Utah County's Kirk says, however, "I don't think that will affect developers at all. They don't care as long as they can sell their property in the five years" before a tax sale, and pass on costs to buyers.

Kirk adds that some treasurers in the state are discussing perhaps seeking legislation that would allow Utah counties, as in some other states, to sell the debt from unpaid taxes to investors so counties do not need to wait for years for payment, and investors take the interest and penalty and perhaps end up with property if taxes are not paid.

The tax rolls show some other interesting 2010 tax delinquents, including some well-known businesses.

For example, Pulitzer Newspapers owed nearly $31,000 on taxes for the Provo Daily Herald facilities. Daily Herald Executive Editor Randy Wright said the taxes were not paid on time because of a clerical error, and says the bill, along with late fees, was paid Tuesday. The county, though, said that money was still owed as of Friday afternoon.

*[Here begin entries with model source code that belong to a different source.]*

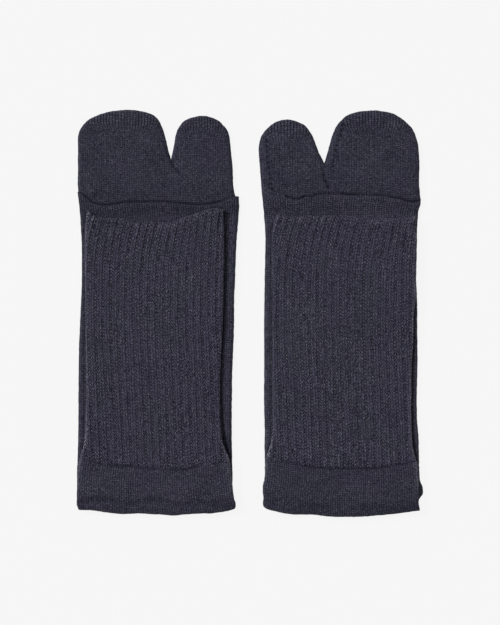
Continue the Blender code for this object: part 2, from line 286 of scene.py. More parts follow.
# ---- how strong some lines are, as (across, share): the toe seam's and the heel line's grooves with their painted shade, and the painted highlight on the cuff's lip
SEAM_DARK = {
    "left": (
        (-49, 0), (-46, 0.9), (-44, 1.4), (-36, 1.4), (-30, 1.1), (20, 1), (30, 1.1), (38, 0.9), (42, 0.5),
        (50, 0.4),
    ),
    "right": (
        (-49, 0), (-35, 0), (-33, 1.2), (-24, 1.1), (-20, 0.8), (-2, 0.8), (1, 1.3), (9, 1.2), (12, 0.8),
        (24, 0.9), (34, 1), (38, 1.3), (45, 1.3), (48.5, 0.6),
    ),
}
HEEL_DARK = {
    "left": (
        (-50, 0), (-40, 0.4), (-36, 0.9), (-31, 0.5), (-29, 1), (-11, 1), (-9, 0.6), (0, 0.6), (2, 0.1),
        (7, 0.1), (9, 0.9), (22, 1.1), (26, 0.6), (30, 0.1), (46, 0),
    ),
    "right": (
        (-48, 0), (-40, 0.2), (-36, 0.8), (-30, 0.7), (-20, 1), (12, 1), (26, 0.9), (36, 0.7), (43, 0.7),
        (47, 0.2),
    ),
}
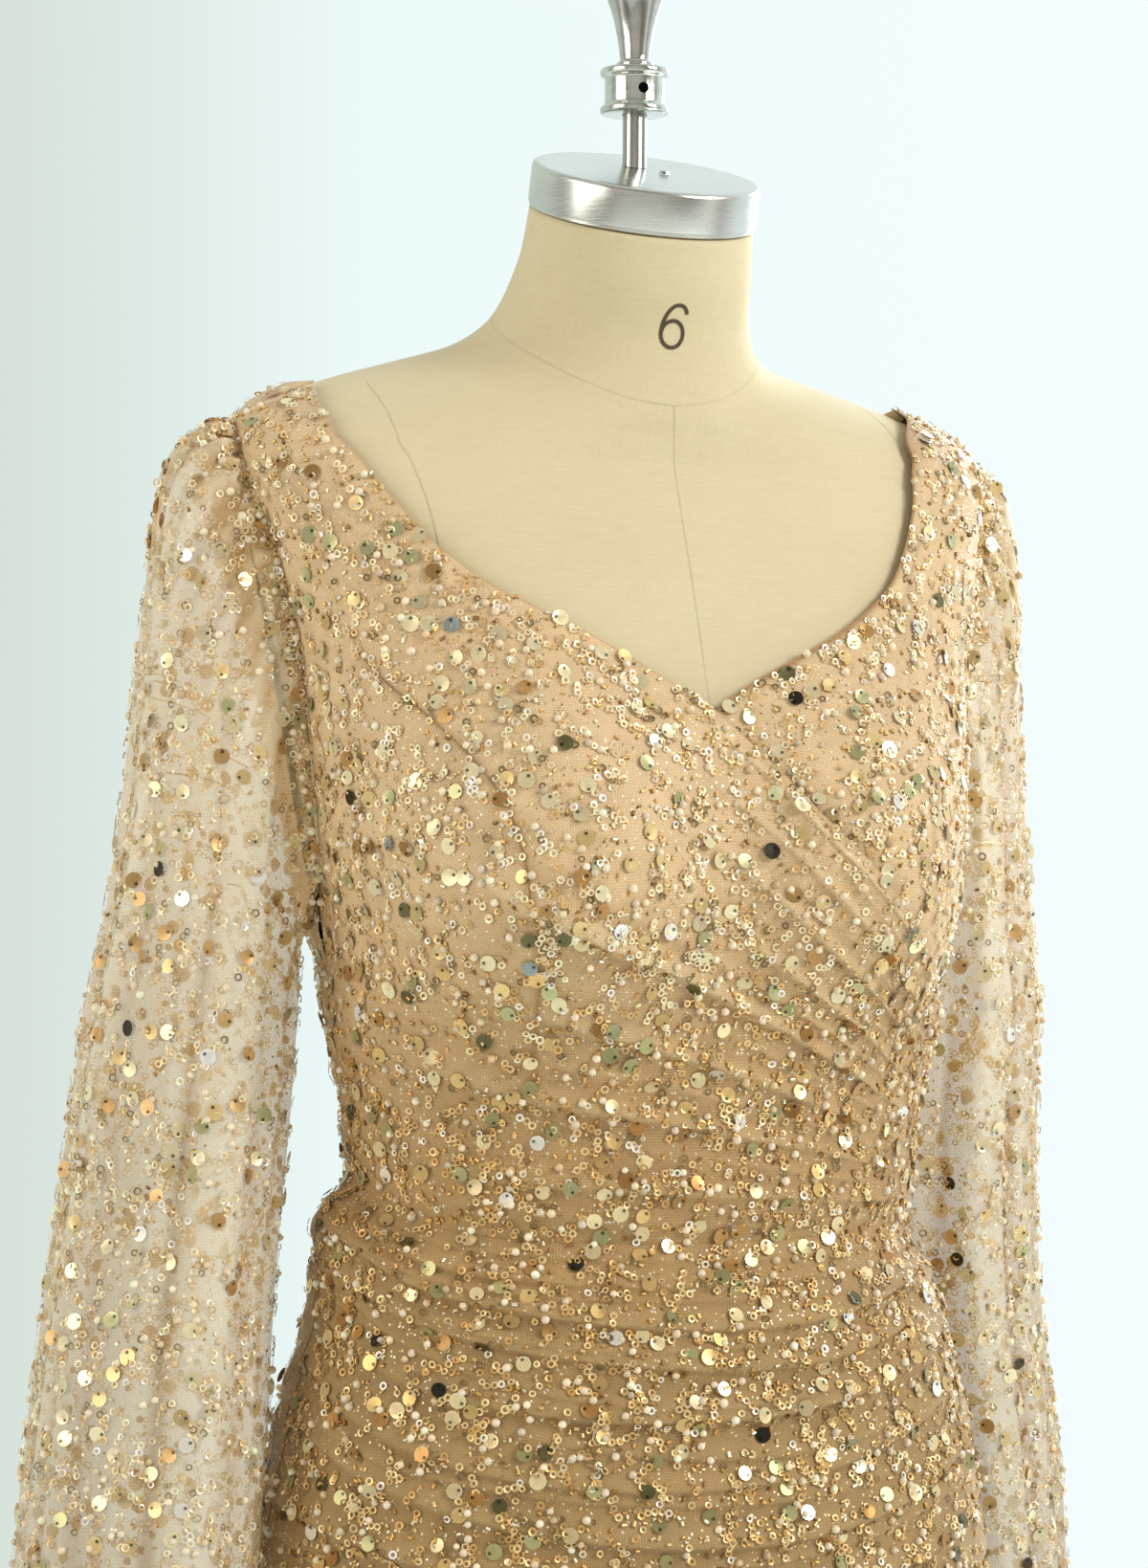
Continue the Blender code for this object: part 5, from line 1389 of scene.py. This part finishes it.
def spun(name, profile, foot, finish, steps, smooth=35.0):
    """A turned piece: a ring extruded and resized up its profile, then rounded."""
    only_none()
    hollow = profile[0][0] > ROD_RADIUS
    radius, height = profile[-1]
    bpy.ops.mesh.primitive_circle_add(vertices=steps, radius=radius, location=(0.0, 0.0, foot + height))
    made = bpy.context.object
    made.name = made.data.name = name
    bpy.ops.object.mode_set(mode="EDIT")
    bpy.ops.mesh.select_mode(type="EDGE")
    bpy.ops.mesh.select_all(action="SELECT")
    if not hollow:
        bpy.ops.mesh.edge_face_add()
        bpy.ops.mesh.select_all(action="SELECT")
        bpy.ops.mesh.region_to_loop()
    for wide, high in profile[-2::-1]:
        bpy.ops.mesh.extrude_region_move(TRANSFORM_OT_translate={"value": (0.0, 0.0, high - height)})
        if abs(wide - radius) > 1e-7:
            grow = wide / radius
            bpy.ops.transform.resize(value=(grow, grow, 1.0), center_override=(0.0, 0.0, foot + high))
        radius, height = wide, high
    if not hollow:
        bpy.ops.mesh.edge_face_add()
    bpy.ops.mesh.select_all(action="SELECT")
    bpy.ops.mesh.remove_doubles(threshold=0.00001)
    bpy.ops.mesh.normals_make_consistent(inside=False)
    bpy.ops.object.mode_set(mode="OBJECT")
    bpy.ops.object.transform_apply(location=True, rotation=True, scale=True)
    bpy.ops.object.shade_smooth_by_angle(angle=math.radians(smooth))
    made.data.materials.append(finish)
    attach(made, BODY)
    return made


def neck_cap():
    """The metal cap: a disc with a rolled upper edge and a small step under it."""
    radius, deep, roll = CAP_RADIUS, CAP_DEPTH, CAP_ROLL
    inner = radius - CAP_STEP
    profile = [(0.0012, deep), (radius * 0.5, deep + 0.0001), (radius - 0.0050, deep)]
    for turn in range(1, 6):
        angle = math.radians(turn * 18.0)
        profile.append((radius - roll + roll * math.sin(angle), deep - roll + roll * math.cos(angle)))
    profile += [(radius, 0.0040), (radius - 0.0001, 0.0026), (inner, 0.0022), (inner, 0.0008),
                (radius - 0.0016, 0.0001), (0.0012, 0.0001)]
    made = spun("neck_cap_metal", profile, 0.0, CAP_METAL, 96, 50.0)
    middle, angle = neck_plane()
    turn = Matrix.Rotation(angle, 4, "X")
    made.data.transform(Matrix.Translation(middle + turn @ Vector((0.0, 0.0, 0.0003))) @ turn)
    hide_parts("neck_cap")


def collar():
    """The locking collar: a flanged spool with the hole of its set screw, its bore painted near black as
    painted shade.
    """
    foot = WAIST_Z + COLLAR_LOW
    made = spun("collar_metal", COLLAR_PROFILE, foot, COLLAR_METAL, 64)
    only_none()
    bpy.ops.mesh.primitive_cylinder_add(vertices=32, radius=COLLAR_HOLE["radius"], depth=0.012)
    drill = bpy.context.object
    # The drill's finish, painted shade, goes to the faces of the bore.
    drill.data.materials.append(BORE_SHADE)
    heading, out = math.radians(COLLAR_HOLE["heading"]), COLLAR_HOLE["out"]
    place = Vector((math.sin(heading) * out, -math.cos(heading) * out, foot + COLLAR_HOLE["height"]))
    drill.data.transform(Matrix.Translation(place) @ Matrix.Rotation(heading, 4, "Z")
                         @ Matrix.Rotation(math.radians(90.0), 4, "X"))
    cut = made.modifiers.new("hole", "BOOLEAN")
    cut.operation, cut.object, cut.solver, cut.material_mode = "DIFFERENCE", drill, "EXACT", "TRANSFER"
    only(made)
    bpy.ops.object.modifier_apply(modifier="hole")
    bpy.data.objects.remove(drill, do_unlink=True)
    bpy.ops.object.shade_smooth_by_angle(angle=math.radians(35.0))
    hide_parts("rod_collar")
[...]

Union Pacific Railroad owed nearly $175,000 in the three counties. Singh Petroleum — which operates several Conoco/Circle K convenience stores — owed nearly $160,000.

Peery Hotel (in downtown Salt Lake City) owed $65,000; Zions Bank owed $113,000; Paul Ream Enterprises owed $41,000 for a Ream's grocery store in Springville; Performax Gyms owed nearly $93,000; Syracuse Stadium Cinemas owed nearly $44,000; and Carmike Cinemas owed $12,000.

Hi-Grade Meats owed nearly $24,000; Lehi Roller Mills owed nearly $18,000; Davis Lanes owed $23,500; and Redwood Plaza owed $49,000. —

Property tax dates

Nov. 1 • Deadline for tax notices to go out to property owners

Nov. 30 • Last day to pay current year property taxes without penalty

Dec. 1 • Property taxes become delinquent. The penalty for 2010 delinquent taxes is the greater of 2.5% or $10 for each parcel. The penalty will be reduced to the greater of 1% or $10 if all 2010 delinquent taxes and the 1% penalty are paid on or before Jan. 31, 2011.

Jan. 31 • Penalty for paying delinquent taxes increases from 1 percent to 2.5 percent, plus interest.

May and/or June • County auditor conducts the final tax sale for properties on which taxes are five years delinquent.